Frequency Penalty helps prevent word repetitions by reducing the chance of a word being selected if it has already been used. The higher the frequency penalty, the less likely the model is to repeat the same words in its output.
Presence Penalty helps prevent the same topics from being repeated by penalizing a word if it exists in the completion already, even just once.
Example
Let’s use the following prompt as our example: “PromptHub makes it easy test __ “
If we’ve already filled in that blank with “prompts” many times in the past in the same completion, a high frequency penalty would make “prompts” less likely to be chosen again. This helps increase variety in word selection and avoid repetition.
On the other hand, a high Presence Penalty would discourage the model from using "prompts" again even if it had been used only once before in the completion.
Most users tend to leave these parameters at their default values of 0. This allows the model to do what it does best, and generate responses based on its training data without constraints.
Additionally, make note that messing around with these parameters can have subtle and unpredictable effects. I would say that unless you have a very strong reason to change them, leave them at their default values.
Best Of
What is it?
Best of allows you to select a certain number of responses you’d like the model to generate on the serverside to pick the best from.
How does it work?
The number you select is the number of response variants the model will produce. It will then select only one and return that to you.
It makes its decision based on an internal, proprietary, scoring mechanism.

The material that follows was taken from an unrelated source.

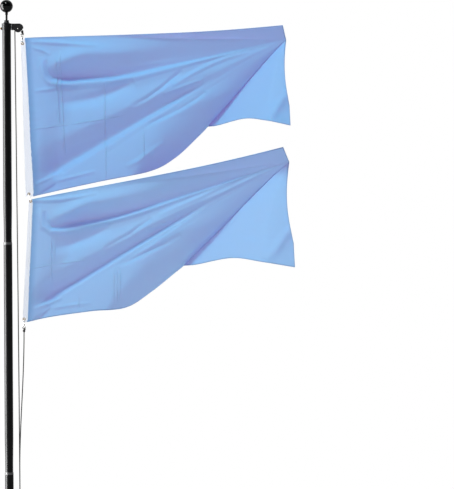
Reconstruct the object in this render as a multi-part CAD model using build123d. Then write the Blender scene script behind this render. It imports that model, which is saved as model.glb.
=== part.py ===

Since the scoring mechanism isn’t public, it’s important to keep in mind that what the model determines as “best” might not align with your use case. Additionally, the higher the number, the more tokens that will get used. Keep this in mind if you decide to test out this parameter!
Inject Start Text and Inject Restart Text
What are they?
These parameters automatically insert specific text at the start and end of the model’s response. They are only available in the OpenAI playground.
How do they work?
Generally, these parameters have been used to help make completion models feel like chat models by making responses feel conversational.
- Inject Start Text: The specified text will be at the start of the model's response. For example, if you set the Injection Start Text as “AI:” then the response would be
"AI: RESPONSE FROM MODEL" - Inject Restart Text: The inject restart text gets appended to the end of the model’s response. For example, if you set the Injection Restart Text as "User:", then the response would be:
"AI RESPONSE
Use"r:
Conclusion
Experimenting with parameters is something we recommend to ny person building on top of these models. Not leveraging these parameters is like not considering a whole section of your tool box, you might just find that certain configurations help you get better results.
In PromptHub, you can easily test these parameters on the same prompt and compare the outputs side by side. This makes it really easy to see how outputs change based on parameter selection, including important factors like tokens, cost, and latency.
These parameters are continually changing as well, so it is good to stay on top of this.